WHAT TO WORK ON =
Please repeat, exactly and with nothing added, the lines running from the line that contains "bevel_width = (plate_thickness" to the line that contains "record = json.load(file)", both lines included.

── STORED DATA ──

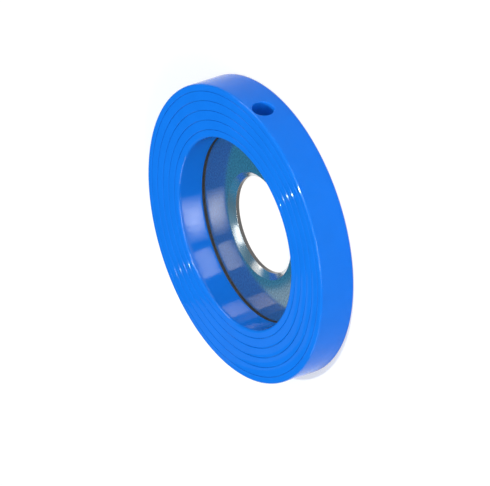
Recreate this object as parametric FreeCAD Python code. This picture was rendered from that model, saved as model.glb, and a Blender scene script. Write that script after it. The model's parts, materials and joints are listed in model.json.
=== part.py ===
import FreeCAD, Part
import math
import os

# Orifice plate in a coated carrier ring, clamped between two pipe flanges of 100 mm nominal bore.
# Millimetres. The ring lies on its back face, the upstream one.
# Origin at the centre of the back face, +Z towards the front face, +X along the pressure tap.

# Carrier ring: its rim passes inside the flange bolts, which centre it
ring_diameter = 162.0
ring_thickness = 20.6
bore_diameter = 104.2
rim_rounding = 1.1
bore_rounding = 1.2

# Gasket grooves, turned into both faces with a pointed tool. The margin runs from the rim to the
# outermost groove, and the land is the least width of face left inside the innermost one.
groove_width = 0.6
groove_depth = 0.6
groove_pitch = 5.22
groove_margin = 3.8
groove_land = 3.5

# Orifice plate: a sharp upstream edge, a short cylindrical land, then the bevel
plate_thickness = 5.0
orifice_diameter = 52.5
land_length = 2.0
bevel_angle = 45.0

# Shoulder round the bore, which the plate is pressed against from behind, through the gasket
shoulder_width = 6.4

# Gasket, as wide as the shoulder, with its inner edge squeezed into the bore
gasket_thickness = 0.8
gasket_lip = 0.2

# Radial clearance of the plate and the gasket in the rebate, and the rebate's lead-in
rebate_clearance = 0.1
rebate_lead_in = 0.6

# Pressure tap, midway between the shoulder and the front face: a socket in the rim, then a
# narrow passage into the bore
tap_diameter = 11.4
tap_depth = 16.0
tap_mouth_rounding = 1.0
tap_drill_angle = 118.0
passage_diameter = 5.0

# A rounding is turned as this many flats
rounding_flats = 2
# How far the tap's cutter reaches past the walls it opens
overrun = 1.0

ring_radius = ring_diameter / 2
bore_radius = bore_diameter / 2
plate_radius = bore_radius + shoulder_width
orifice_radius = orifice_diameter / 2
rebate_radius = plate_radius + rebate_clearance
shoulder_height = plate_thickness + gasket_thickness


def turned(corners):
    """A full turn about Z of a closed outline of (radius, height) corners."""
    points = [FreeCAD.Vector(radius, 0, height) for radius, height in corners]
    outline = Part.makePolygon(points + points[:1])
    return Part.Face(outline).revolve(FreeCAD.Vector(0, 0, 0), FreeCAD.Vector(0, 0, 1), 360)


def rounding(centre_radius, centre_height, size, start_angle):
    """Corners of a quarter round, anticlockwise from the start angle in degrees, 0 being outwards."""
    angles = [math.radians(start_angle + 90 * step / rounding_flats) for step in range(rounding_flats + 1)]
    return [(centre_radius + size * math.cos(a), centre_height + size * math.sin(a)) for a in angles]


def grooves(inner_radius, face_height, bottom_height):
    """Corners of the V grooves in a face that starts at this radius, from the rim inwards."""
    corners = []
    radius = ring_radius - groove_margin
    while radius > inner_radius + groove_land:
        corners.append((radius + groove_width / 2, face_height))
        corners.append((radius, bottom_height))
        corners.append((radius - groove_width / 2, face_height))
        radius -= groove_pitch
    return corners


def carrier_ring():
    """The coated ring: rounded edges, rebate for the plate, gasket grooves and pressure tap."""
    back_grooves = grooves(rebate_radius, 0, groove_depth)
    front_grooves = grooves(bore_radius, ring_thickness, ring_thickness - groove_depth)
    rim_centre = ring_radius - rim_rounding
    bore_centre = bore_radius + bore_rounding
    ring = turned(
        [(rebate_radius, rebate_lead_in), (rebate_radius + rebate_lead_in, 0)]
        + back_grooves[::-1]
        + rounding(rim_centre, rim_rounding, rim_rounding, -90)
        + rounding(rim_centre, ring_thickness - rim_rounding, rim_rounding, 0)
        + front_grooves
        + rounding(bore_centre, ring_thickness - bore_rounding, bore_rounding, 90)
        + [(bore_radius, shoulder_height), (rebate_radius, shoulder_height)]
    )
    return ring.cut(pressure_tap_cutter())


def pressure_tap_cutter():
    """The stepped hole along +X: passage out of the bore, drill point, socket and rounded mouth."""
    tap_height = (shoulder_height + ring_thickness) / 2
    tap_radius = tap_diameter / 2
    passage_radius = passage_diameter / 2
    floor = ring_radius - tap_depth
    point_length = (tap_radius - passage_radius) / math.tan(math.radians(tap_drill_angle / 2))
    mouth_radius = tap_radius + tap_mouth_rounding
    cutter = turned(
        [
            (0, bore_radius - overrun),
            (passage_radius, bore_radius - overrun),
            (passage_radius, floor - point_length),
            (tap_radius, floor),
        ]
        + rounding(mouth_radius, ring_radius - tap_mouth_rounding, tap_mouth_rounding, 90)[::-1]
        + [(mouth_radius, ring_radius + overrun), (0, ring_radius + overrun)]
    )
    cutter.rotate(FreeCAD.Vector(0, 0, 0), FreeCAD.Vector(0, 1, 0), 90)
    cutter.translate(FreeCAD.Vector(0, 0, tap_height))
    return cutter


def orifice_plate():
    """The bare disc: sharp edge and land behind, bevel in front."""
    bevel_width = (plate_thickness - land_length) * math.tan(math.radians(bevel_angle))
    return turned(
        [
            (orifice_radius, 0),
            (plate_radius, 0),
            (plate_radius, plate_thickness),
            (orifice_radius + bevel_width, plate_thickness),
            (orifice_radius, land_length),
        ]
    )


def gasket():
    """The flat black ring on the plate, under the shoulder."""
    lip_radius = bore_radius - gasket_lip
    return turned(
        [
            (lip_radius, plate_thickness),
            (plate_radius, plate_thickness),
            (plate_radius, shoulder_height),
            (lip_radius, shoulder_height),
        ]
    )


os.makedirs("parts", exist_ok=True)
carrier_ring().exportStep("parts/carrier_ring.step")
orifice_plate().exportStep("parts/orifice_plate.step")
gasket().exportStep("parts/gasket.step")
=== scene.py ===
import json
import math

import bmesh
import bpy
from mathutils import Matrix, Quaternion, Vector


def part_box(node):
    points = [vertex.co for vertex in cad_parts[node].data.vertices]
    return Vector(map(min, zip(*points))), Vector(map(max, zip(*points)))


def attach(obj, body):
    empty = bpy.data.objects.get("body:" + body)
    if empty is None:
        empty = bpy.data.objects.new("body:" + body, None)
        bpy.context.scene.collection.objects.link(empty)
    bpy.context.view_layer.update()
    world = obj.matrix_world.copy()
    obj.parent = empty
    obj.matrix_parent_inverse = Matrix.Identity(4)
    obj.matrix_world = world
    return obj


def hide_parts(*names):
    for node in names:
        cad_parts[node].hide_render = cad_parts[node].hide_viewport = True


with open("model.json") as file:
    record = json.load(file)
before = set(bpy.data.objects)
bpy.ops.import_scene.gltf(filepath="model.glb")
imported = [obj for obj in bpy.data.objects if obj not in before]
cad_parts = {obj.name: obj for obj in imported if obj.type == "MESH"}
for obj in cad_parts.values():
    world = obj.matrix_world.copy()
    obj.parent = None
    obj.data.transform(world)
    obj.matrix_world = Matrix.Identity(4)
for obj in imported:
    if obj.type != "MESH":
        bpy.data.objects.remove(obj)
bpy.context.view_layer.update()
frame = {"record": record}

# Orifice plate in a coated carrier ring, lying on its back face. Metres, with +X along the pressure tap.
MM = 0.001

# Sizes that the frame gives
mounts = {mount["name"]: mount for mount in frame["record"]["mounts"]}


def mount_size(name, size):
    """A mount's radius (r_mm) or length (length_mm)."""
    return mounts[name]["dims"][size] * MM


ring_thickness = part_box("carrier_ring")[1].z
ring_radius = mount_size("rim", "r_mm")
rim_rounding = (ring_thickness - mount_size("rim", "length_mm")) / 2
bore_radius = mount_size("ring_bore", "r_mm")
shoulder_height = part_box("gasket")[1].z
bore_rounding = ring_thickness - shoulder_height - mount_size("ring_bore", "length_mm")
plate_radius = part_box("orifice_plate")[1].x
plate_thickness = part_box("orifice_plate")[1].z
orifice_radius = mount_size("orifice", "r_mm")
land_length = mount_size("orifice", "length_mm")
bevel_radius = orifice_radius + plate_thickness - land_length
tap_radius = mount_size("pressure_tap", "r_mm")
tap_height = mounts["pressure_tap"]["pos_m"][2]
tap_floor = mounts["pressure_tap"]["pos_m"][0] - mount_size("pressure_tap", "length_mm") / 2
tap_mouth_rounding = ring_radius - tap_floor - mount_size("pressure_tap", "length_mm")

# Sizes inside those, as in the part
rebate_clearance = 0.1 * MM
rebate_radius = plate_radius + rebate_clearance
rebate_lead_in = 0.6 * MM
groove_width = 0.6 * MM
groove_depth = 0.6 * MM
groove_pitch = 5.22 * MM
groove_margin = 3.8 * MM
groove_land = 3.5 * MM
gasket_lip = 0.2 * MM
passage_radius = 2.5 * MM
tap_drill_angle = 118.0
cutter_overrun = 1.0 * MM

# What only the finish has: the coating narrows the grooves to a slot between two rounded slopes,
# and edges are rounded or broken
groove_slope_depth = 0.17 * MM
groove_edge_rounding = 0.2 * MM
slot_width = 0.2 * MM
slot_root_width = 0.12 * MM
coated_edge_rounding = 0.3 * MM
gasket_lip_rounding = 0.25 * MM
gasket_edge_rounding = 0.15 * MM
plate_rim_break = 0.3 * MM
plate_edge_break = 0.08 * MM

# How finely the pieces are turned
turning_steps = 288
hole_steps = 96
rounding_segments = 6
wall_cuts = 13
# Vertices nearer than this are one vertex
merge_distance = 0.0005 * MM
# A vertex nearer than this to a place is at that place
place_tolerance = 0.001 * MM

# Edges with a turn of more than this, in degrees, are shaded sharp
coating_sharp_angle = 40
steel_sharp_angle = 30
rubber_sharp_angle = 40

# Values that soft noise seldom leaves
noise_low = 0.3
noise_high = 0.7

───

SOLVED EXERCISE =
    bevel_width = (plate_thickness - land_length) * math.tan(math.radians(bevel_angle))
    return turned(
        [
            (orifice_radius, 0),
            (plate_radius, 0),
            (plate_radius, plate_thickness),
            (orifice_radius + bevel_width, plate_thickness),
            (orifice_radius, land_length),
        ]
    )


def gasket():
    """The flat black ring on the plate, under the shoulder."""
    lip_radius = bore_radius - gasket_lip
    return turned(
        [
            (lip_radius, plate_thickness),
            (plate_radius, plate_thickness),
            (plate_radius, shoulder_height),
            (lip_radius, shoulder_height),
        ]
    )


os.makedirs("parts", exist_ok=True)
carrier_ring().exportStep("parts/carrier_ring.step")
orifice_plate().exportStep("parts/orifice_plate.step")
gasket().exportStep("parts/gasket.step")
=== scene.py ===
import json
import math

import bmesh
import bpy
from mathutils import Matrix, Quaternion, Vector


def part_box(node):
    points = [vertex.co for vertex in cad_parts[node].data.vertices]
    return Vector(map(min, zip(*points))), Vector(map(max, zip(*points)))


def attach(obj, body):
    empty = bpy.data.objects.get("body:" + body)
    if empty is None:
        empty = bpy.data.objects.new("body:" + body, None)
        bpy.context.scene.collection.objects.link(empty)
    bpy.context.view_layer.update()
    world = obj.matrix_world.copy()
    obj.parent = empty
    obj.matrix_parent_inverse = Matrix.Identity(4)
    obj.matrix_world = world
    return obj


def hide_parts(*names):
    for node in names:
        cad_parts[node].hide_render = cad_parts[node].hide_viewport = True


with open("model.json") as file:
    record = json.load(file)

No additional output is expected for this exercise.